Where did Chandler get its Tumbleweed Tree?
Post written by Jody Crago and Nate Meyers, Chandler Museum
Here’s the myth: A fire in late 1956 or early 1957 destroyed all of Chandler’s Christmas decorations. Earle Barnum came up with the idea for the tumbleweed tree after seeing a tree built with local pine boughs in his hometown in Indiana.
Here’s the skinny according to news articles: In 1957, Arizona Public Service replaced all the light poles in Downtown. The new poles were too flimsy to support the massive strings of colored lights that the town used for decoration. A committee, headed by Bill Wilson, manager of the JC Penney store in Chandler, was tasked with developing new Christmas decorations.
Wilson and his committee presented their plan to the Chandler Community Coordinating Council in September. The plan called for improvements to the displays in the Downtown park and along Arizona Avenue. Several main decorations were suggested: banners placed over the roads entering the city, decorations mounted on light poles, a “modern tumbleweed Christmas tree,” an animated Santa with his reindeer, a nativity that would fill most of the west half of the park, and a western themed Christmas display. The Wilson Report, as the plan was called, was eagerly accepted by the Coordinating Council. The Business and Professional Women’s Club of Chandler was tasked with raising the necessary funds.

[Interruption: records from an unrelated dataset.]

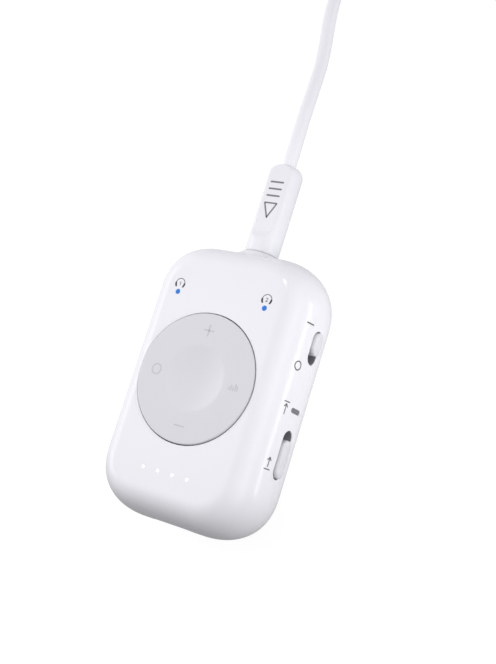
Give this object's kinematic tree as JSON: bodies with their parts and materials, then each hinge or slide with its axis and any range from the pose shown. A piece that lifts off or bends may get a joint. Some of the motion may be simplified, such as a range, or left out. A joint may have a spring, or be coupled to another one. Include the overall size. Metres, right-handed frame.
{
  "type": "wireless audio receiver",
  "caption": "Pocket wireless audio adapter with a tilting dial, slide switches, status lights and a coiled stereo cable plugged into its top.",
  "frame": {"origin": "middle of the back face, on which the case lies", "axes": "+X towards the side with the slide switches, +Y towards the end with the audio jack, +Z out of the dial face"},
  "size_m": [0.0443, 0.1583, 0.0183],
  "materials": {
    "case_white": "glossy moulded white ABS",
    "dial_grey": "fine matte light grey plastic",
    "knob_white": "satin off-white plastic",
    "liner_dark": "matte dark grey film",
    "black_plastic": "black moulded polymer",
    "board_green": "green solder mask over glass fibre",
    "tinned_steel": "tinned sheet steel",
    "gold_plate": "gold plated contacts",
    "led_blue": "lit blue lens",
    "lens_clear": "milky clear light guide",
    "phosphor": "yellow phosphor in a white body",
    "ceramic": "fired ceramic",
    "grille_grey": "fine dark grey acoustic mesh",
    "rubber_black": "soft silicone rubber",
    "pouch": "laminated aluminium pouch",
    "foam_grey": "adhesive foam tape",
    "wire_red": "silicone wire jacket",
    "wire_black": "silicone wire jacket",
    "cord_white": "soft satin white PVC",
    "tie_white": "soft grey-white band"
  },
  "bodies": {
    "case": {"front_shell": "case_white", "rear_cover": "case_white", "pivot_socket": "black_plastic", "tact_switches": "tinned_steel", "tact_plungers": "black_plastic", "key_pcb": "board_green", "blue_led_lenses": "led_blue", "battery_light_guide": "lens_clear", "blue_leds": "phosphor", "battery_leds": "phosphor", "board_connector": "black_plastic", "main_pcb": "board_green", "pcb_screws": "tinned_steel", "bluetooth_chip": "black_plastic", "shield_can": "tinned_steel", "chip_antenna": "ceramic", "codec_chip": "black_plastic", "charger_chip": "black_plastic", "board_passives": "ceramic", "battery_cell": "pouch", "battery_foam": "foam_grey", "protection_board": "board_green", "battery_lead_red": "wire_red", "battery_lead_black": "wire_black", "audio_jack": "black_plastic", "jack_contacts": "gold_plate", "usb_shell": "tinned_steel", "usb_tongue": "black_plastic", "usb_contacts": "gold_plate", "mic_grille": "grille_grey", "microphone": "tinned_steel", "mic_gasket": "rubber_black", "power_switch_can": "tinned_steel", "power_switch_base": "black_plastic", "power_slot_liner": "liner_dark", "mode_switch_can": "tinned_steel", "mode_switch_base": "black_plastic", "mode_slot_liner": "liner_dark"},
    "pivot": {"pivot_ball": "rubber_black"},
    "dial": {"nav_disc": "dial_grey"},
    "power_slider": {"power_knob": "knob_white", "power_lever": "black_plastic"},
    "mode_slider": {"mode_knob": "knob_white", "mode_lever": "black_plastic"},
    "cable": {"plug_housing": "case_white", "plug_sleeve": "gold_plate", "plug_ring": "gold_plate", "plug_tip": "gold_plate", "plug_insulators": "black_plastic", "cord_lead": "cord_white", "cord_coil": "cord_white", "cord_tail": "cord_white", "cord_tie": "tie_white", "far_plug_housing": "case_white", "far_plug_sleeve": "gold_plate", "far_plug_ring": "gold_plate", "far_plug_tip": "gold_plate", "far_plug_insulators": "black_plastic"}
  },
  "joints": [
    {"name": "dial_tilt_volume", "type": "hinge", "parent": "case", "child": "pivot", "pos_m": [0, 0, 0.0149], "axis": [1, 0, 0], "range_deg": [-1.1, 1.1], "stiffness_Nm_per_rad": 0.7},
    {"name": "dial_tilt_mode", "type": "hinge", "parent": "pivot", "child": "dial", "pos_m": [0, 0, 0.0149], "axis": [0, 1, 0], "range_deg": [-1.1, 1.1], "stiffness_Nm_per_rad": 0.7},
    {"name": "power_slide", "type": "slide", "parent": "case", "child": "power_slider", "axis": [0, 1, 0], "range_m": [-0.0015, 0]},
    {"name": "mode_slide", "type": "slide", "parent": "case", "child": "mode_slider", "axis": [0, 1, 0], "range_m": [0, 0.0015]},
    {"name": "plug_pull", "type": "slide", "parent": "case", "child": "cable", "axis": [0, 1, 0], "range_m": [0, 0.016]}
  ]
}
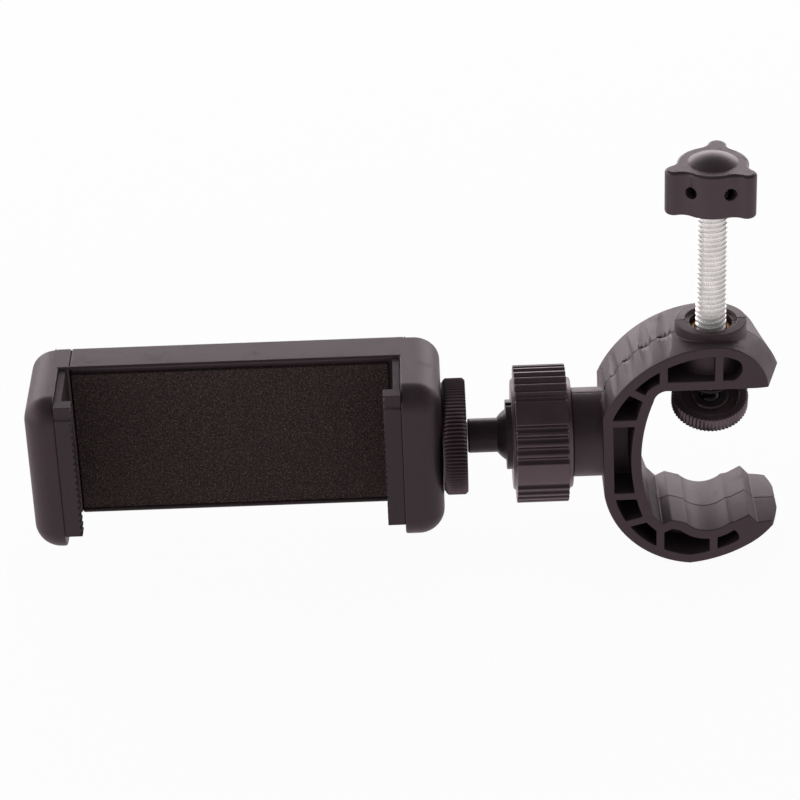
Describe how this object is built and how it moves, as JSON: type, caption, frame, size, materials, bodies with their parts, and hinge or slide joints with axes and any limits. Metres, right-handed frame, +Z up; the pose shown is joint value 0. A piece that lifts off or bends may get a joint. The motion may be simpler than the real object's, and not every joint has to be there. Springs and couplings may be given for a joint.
{
  "type": "phone clip mount",
  "caption": "Sprung phone clip on a lockable ball head, carried by a C-clamp with a ridged cradle, a tilting pressure pad and a three-lobe thumbscrew.",
  "frame": {"origin": "centre of the clamp throat, where the clamp screw axis crosses the ball stud axis", "axes": "+X from the phone clip towards the open side of the clamp; +Y towards the back, along a clamped bar; +Z up along the clamp screw to its knob"},
  "size_m": [0.1427, 0.0264, 0.083],
  "materials": {
    "clamp_plastic": "fine-grained moulded black plastic",
    "clip_plastic": "smooth satin moulded black plastic",
    "knob_plastic": "fine-grained moulded black plastic",
    "stud_plastic": "smooth moulded black plastic",
    "jaw_rubber": "moulded toothed rubber",
    "foam": "speckled dark foam",
    "brass": "turned",
    "zinc_steel": "bright zinc plated",
    "spring_steel": "drawn wire"
  },
  "bodies": {
    "clamp": {"clamp_body": "clamp_plastic", "clamp_insert": "brass", "ball_seat": "stud_plastic"},
    "collar": {"lock_collar": "clamp_plastic"},
    "grip": {"grip_ring": "stud_plastic"},
    "ball": {"ball_stud": "stud_plastic", "threaded_stud": "zinc_steel"},
    "disc": {"lock_disc": "clamp_plastic"},
    "clip": {"clip_frame": "clip_plastic", "stud_insert": "brass", "clip_back_cover": "clip_plastic", "cover_screws": "zinc_steel", "back_pad": "foam", "fixed_jaw_pad": "jaw_rubber", "frame_spring_pins": "zinc_steel", "jaw_spring_upper": "spring_steel", "jaw_spring_lower": "spring_steel"},
    "jaw": {"sliding_jaw": "clip_plastic", "sliding_jaw_pad": "jaw_rubber", "jaw_spring_pins": "zinc_steel"},
    "carriage": {"tip_washer": "stud_plastic"},
    "screw": {"clamp_screw": "zinc_steel", "knob": "knob_plastic"},
    "pad": {"pressure_pad": "clamp_plastic", "pad_retainer": "stud_plastic"}
  },
  "joints": [
    {"name": "collar_turn", "type": "hinge", "parent": "clamp", "child": "collar", "pos_m": [-0.032, 0, 0], "axis": [1, 0, 0], "range_deg": [-270, 0]},
    {"name": "grip_turn", "type": "hinge", "parent": "clamp", "child": "grip", "pos_m": [-0.036, 0, 0], "axis": [1, 0, 0], "continuous": true},
    {"name": "ball_tilt", "type": "hinge", "parent": "grip", "child": "ball", "pos_m": [-0.036, 0, 0], "axis": [0, 1, 0], "range_deg": [-20, 20]},
    {"name": "disc_turn", "type": "hinge", "parent": "ball", "child": "disc", "pos_m": [-0.0487, 0, 0], "axis": [1, 0, 0], "continuous": true},
    {"name": "clip_turn", "type": "hinge", "parent": "ball", "child": "clip", "pos_m": [-0.0544, 0, 0], "axis": [1, 0, 0], "continuous": true},
    {"name": "jaw_slide", "type": "slide", "parent": "clip", "child": "jaw", "axis": [-1, 0, 0], "range_m": [0, 0.028], "stiffness_N_per_m": 300, "springref_m": -0.013, "deforming": ["jaw_spring_upper", "jaw_spring_lower"]},
    {"name": "screw_travel", "type": "slide", "parent": "clamp", "child": "carriage", "axis": [0, 0, 1], "range_m": [-0.016, 0.003]},
    {"name": "screw_spin", "type": "hinge", "parent": "carriage", "child": "screw", "pos_m": [0, 0, 0.03], "axis": [0, 0, 1], "range_deg": [-5800, 1120]},
    {"name": "pad_swivel", "type": "hinge", "parent": "carriage", "child": "pad", "pos_m": [0, 0, 0.0061], "axis": [1, 0, 0], "range_deg": [-36, 0]}
  ],
  "couplings": [
    {"joint": "screw_spin", "follows": "screw_travel", "rad_per_m": 6283.2}
  ]
}
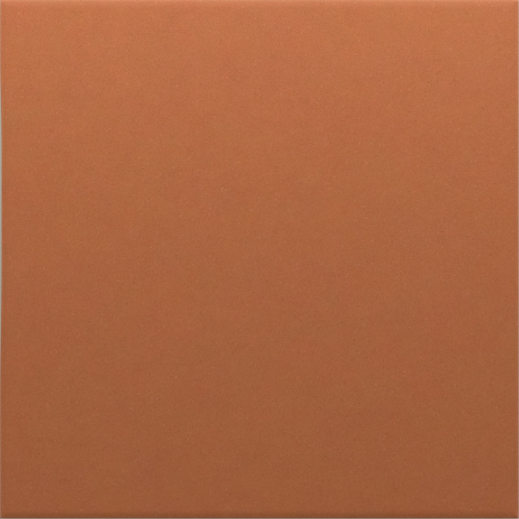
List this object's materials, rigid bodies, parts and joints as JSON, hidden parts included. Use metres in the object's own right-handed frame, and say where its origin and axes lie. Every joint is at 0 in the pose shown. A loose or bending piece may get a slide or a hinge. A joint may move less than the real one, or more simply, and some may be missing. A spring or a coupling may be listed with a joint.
{
  "type": "ceramic tile",
  "caption": "Square fired clay floor tile with a plain matt terracotta face, a rolled edge, sides that lean inwards and a ribbed back for the bedding mortar.",
  "frame": {"origin": "middle of the back, in the plane of the ribs that the tile lies on", "axes": "+Z out through the face that is walked on, +X and +Y along the sides"},
  "size_m": [0.3, 0.3, 0.011],
  "materials": {
    "fired_clay": null
  },
  "bodies": {
    "root": {"tile": "fired_clay"}
  },
  "joints": []
}
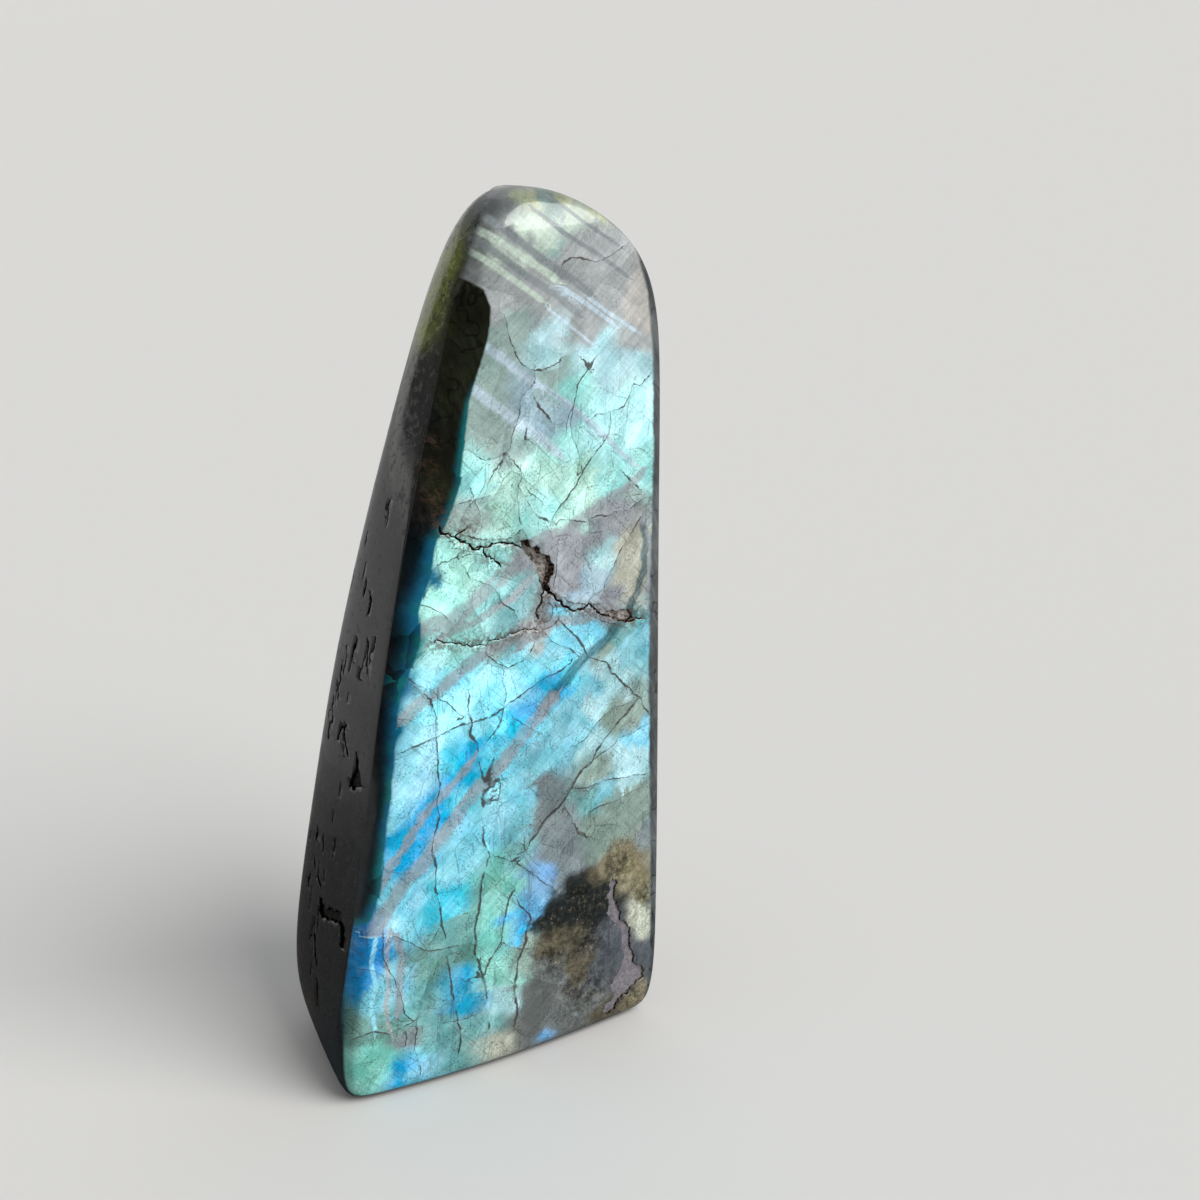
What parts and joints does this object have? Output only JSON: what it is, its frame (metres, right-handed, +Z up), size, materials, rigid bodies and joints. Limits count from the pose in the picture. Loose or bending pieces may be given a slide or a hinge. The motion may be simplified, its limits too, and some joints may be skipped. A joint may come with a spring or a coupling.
{
  "type": "polished labradorite freeform stone",
  "caption": "Tall polished labradorite freeform with a broad flashing face, rounded ground edges and a flat cut base, to stand as a decoration.",
  "frame": {"origin": "middle of the stone's outline seen from above, on the plane of the flat cut base", "axes": "+Z up along the stone's height, -Y out of the broad flashing face, +X towards the upright right-hand edge of that face"},
  "size_m": [0.0524, 0.0322, 0.1181],
  "materials": {
    "labradorite": "polished, with a blue-green flash on the broad face over a near-black body, open cracks and unpolished chips"
  },
  "bodies": {
    "root": {"stone": "labradorite"}
  },
  "joints": []
}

The greatest excitement for the new displays centered around the light pole decorations. The committee’s plan was to make 80 cotton boll wreaths and mount them on every light pole in Downtown and along Arizona Avenue. The previous year, Barnum had designed several four-foot-wide wreaths made from cotton bolls and painted silver, which he had used to decorate his home and the Nazarene Church. The wreaths were the talk of the town. The Chandler Arizonan newspaper printed weekly updates on the construction progress of the wreaths until they were put on display on December 2. From that point, the newspaper accounts gushed over the uniqueness and beauty that the wreaths brought to Downtown.
The Tumbleweed Tree, the focus of our celebrations today, seemed like an afterthought and gained little attention in the newspaper. It was not until the Christmas edition of the paper was printed that a photo of the tree finally appeared. A community sing was held surrounding the tree, but the advertisement for the event failed to mention the unique aspect that the tree was not pine, but rather tumbleweed. The only mention of Barnum and the first Tumbleweed Tree together appears in the Phoenix Gazette, which listed him as Chandler’s “decoration designer.”
It seems it took three years for the community to think of the Tumbleweed Tree as the central aspect of Chandler’s holiday decorations. By 1959, the Arizonan newspaper was boasting about the “great Tumbleweed Tree,” and the excitement over the cotton boll wreaths had disappeared as the decorating committee returned to traditional green wreaths. The Arizonan even suggested that readers send photos and postcards of the tree to friends and relatives around the country in order to spread its renown.
Check out the video history of the Tumbleweed Tree, posted at the City of Chandler’s Facebook page. To see pictures of the Tumbleweed Tree through the years, visit www.chandlerpedia.org, or visit the Chandler Museum at 300 S. Chandler Village Drive, Chandler, AZ 85226. Open Tuesday through Saturday, 10 am to 4 pm. For more information call 480.782.2877.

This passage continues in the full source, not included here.